Erik Coria-Monter, David Alberto Salas de León, María Adela Monreal-Gómez, Elizabeth Durán-Campos
Helgoland marine research 2019 v.73 no.1 pp. 3
El Nino, advection, chlorophyll, environmental monitoring, marine environment, moderate resolution imaging spectroradiometer, remote sensing, satellites, surface water temperature, time series analysis, wind speed, winter, Pacific Ocean
During 2015–2016, a strong El Niño, the “Godzilla El Niño,” which is similar to El Niño events that occurred in 1982/1983 and 1997/1998, occurred in the Pacific Ocean. In this paper, we report on the influence of the “Godzilla El Niño” on the sea surface temperature (SST) and chlorophyll-a (Chla) concentrations in the Tehuantepec upwelling system using satellite observation data. A time-series of the SST and Chla levels in a circular site with a diameter of approximately 54 km centered at the fixed position (15°N, 94.75°W) for the period from January 2003 to December 2016 was obtained using a Moderate Resolution Imaging Spectroradiometer.

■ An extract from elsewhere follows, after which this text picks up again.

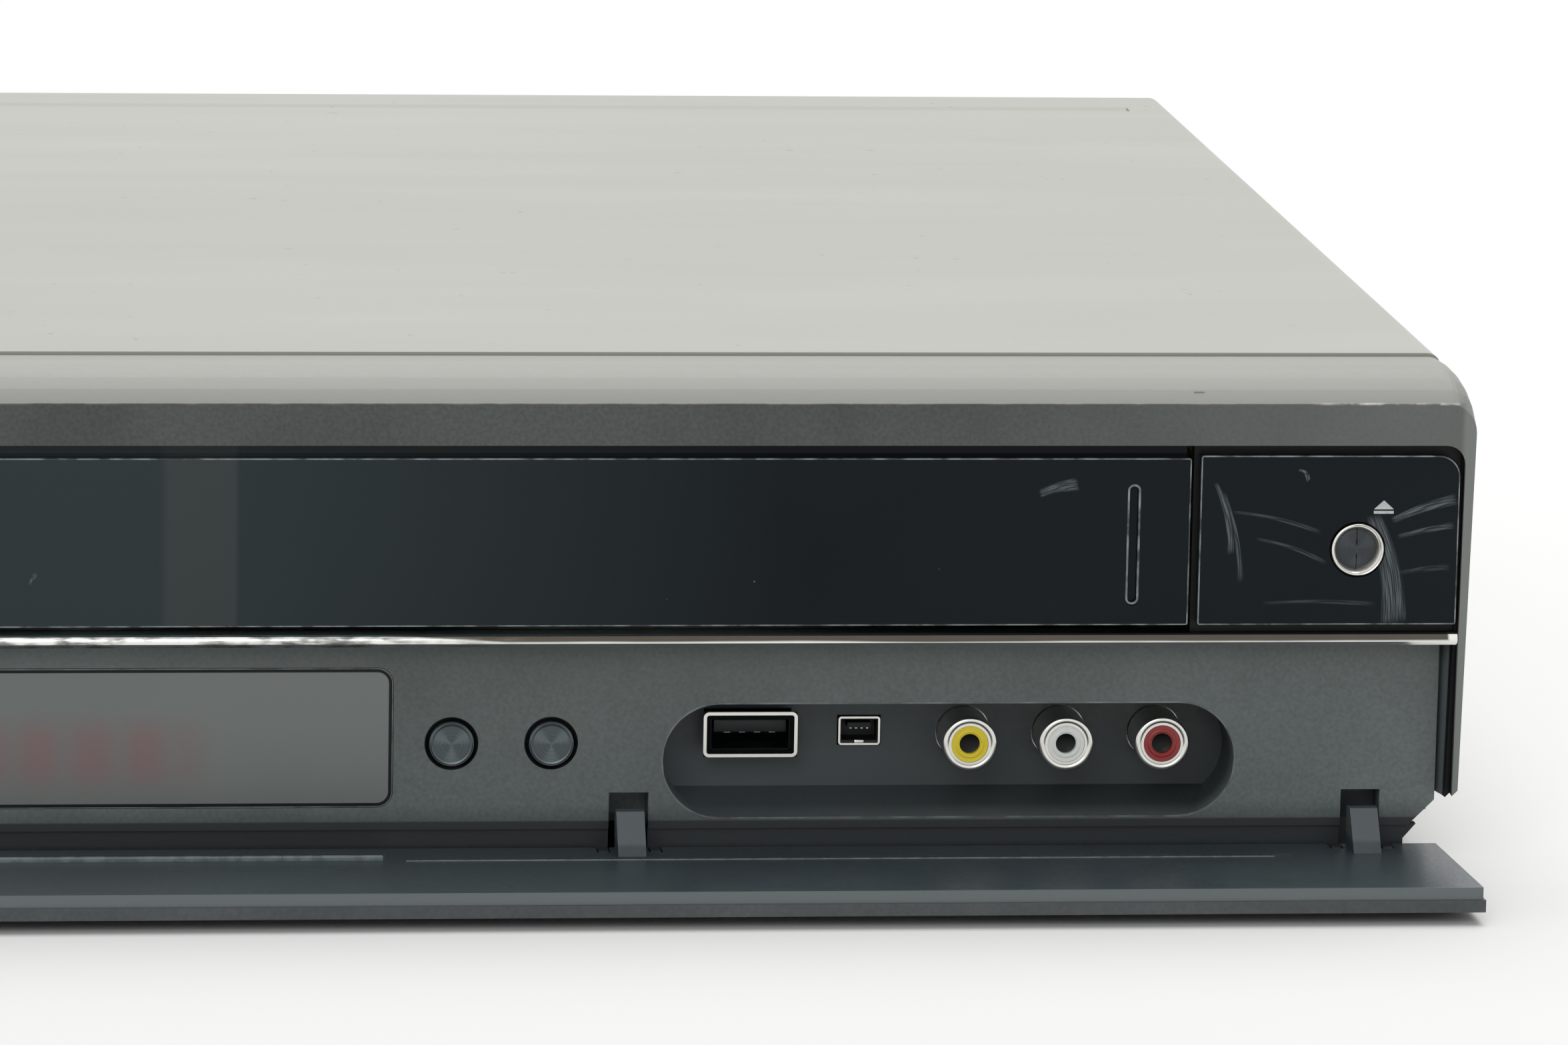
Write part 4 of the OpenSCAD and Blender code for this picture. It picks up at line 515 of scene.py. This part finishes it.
for name in SMALL_BUTTONS:
    FINISHES[spun_metal(name + "_alloy", "7D898C", "252B2E", centre(name), 0.5)] = [name]
FINISHES[button_chrome] = RING_BUTTONS

for material, names in FINISHES.items():
    for name in names:
        nodes[name].data.materials.clear()
        nodes[name].data.materials.append(material)


# ---- Modelling ----

FRONT, REAR, RIGHT, LEFT = (0, -1, 0), (0, 1, 0), (1, 0, 0), (-1, 0, 0)
SMOOTH_UP_TO = math.radians(35)


def begin(kind, name, at, turn=(0, 0, 0), stretch=(1, 1, 1), **shape):
    """Adds a primitive at its size and place, in mm, and opens it in edit mode."""
    bpy.ops.object.select_all(action="DESELECT")
    shape = {key: value if key == "vertices" else value * MM for key, value in shape.items()}
    primitive = getattr(bpy.ops.mesh, "primitive_" + kind + "_add")
    primitive(location=Vector(at) * MM, rotation=turn, scale=stretch, **shape)
    piece = bpy.context.object
    piece.name = piece.data.name = name
    bpy.ops.object.transform_apply(location=True, rotation=True, scale=True)
    bpy.ops.object.mode_set(mode="EDIT")
    return piece


def pick(piece, test, kind="FACE"):
    """Selects faces or edges by a test of their middle in mm, their direction and the part itself."""
    bpy.ops.mesh.select_mode(type=kind)
    bpy.ops.mesh.select_all(action="DESELECT")
    mesh = bmesh.from_edit_mesh(piece.data)
    mesh.normal_update()
    for part in mesh.faces if kind == "FACE" else mesh.edges:
        if kind == "FACE":
            at, way = part.calc_center_median(), part.normal
        else:
            first, last = (corner.co for corner in part.verts)
            at, way = (first + last) / 2, (last - first).normalized()
        if test(at / MM, way, part):
            part.select_set(True)
    mesh.select_flush_mode()
    bmesh.update_edit_mesh(piece.data)


def bridge_through(piece):
    """Removes the picked faces at the front and back, and joins the two openings with a wall."""
    bpy.ops.mesh.delete(type="FACE")
    bpy.ops.mesh.select_mode(type="EDGE")
    bpy.ops.mesh.select_all(action="DESELECT")
    bpy.ops.mesh.select_non_manifold()
    bpy.ops.mesh.bridge_edge_loops()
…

To estimate the vertical water velocity, a wind velocity time series was obtained from the Copernicus Marine Environment Monitoring Service to assess its variation over the period from January 2014 to December 2016. The results showed unusually high SSTs (> 28 °C) and atypically low Chla concentrations (< 0.1 mg m⁻³) in the domain of interest during the winter of 2015/2016. In the region of study, the SST in January 2016 was 5.13 °C higher than it had been in January of 2015, whereas the Chla concentration was 1.56 mg m⁻³ lower over this period. We found that the “Godzilla El Niño” impacted the Tehuantepec upwelling system in the following ways: (1) the wind and vertical water velocity during the winter of 2015/2016 were slightly higher than those observed during the winters of 2013/2014 and 2014/2015; (2) the coastal SST values were elevated during the winter of 2015/2016 compared to their levels during the previous two winters, revealing nutrient-poor water advection; and (3) the Chla concentrations during the 2015/2016 winter season were unusually low compared to their levels during the previous two winters. Our interpretation of these results is that in the Tehuantepec Gulf the wind was strong and induced vertical water velocities reaching up to 6 m day⁻¹ during the “Godzilla El Niño” event (winter 2015/2016); however, the levels of Chla during this period were lower than they had been in previous years. In particular, the levels were lower than they had been during the previous winters. This suggests that, although the wind during the event favored strong upwelling, the water that was advected to the upper layer was nutrient poor.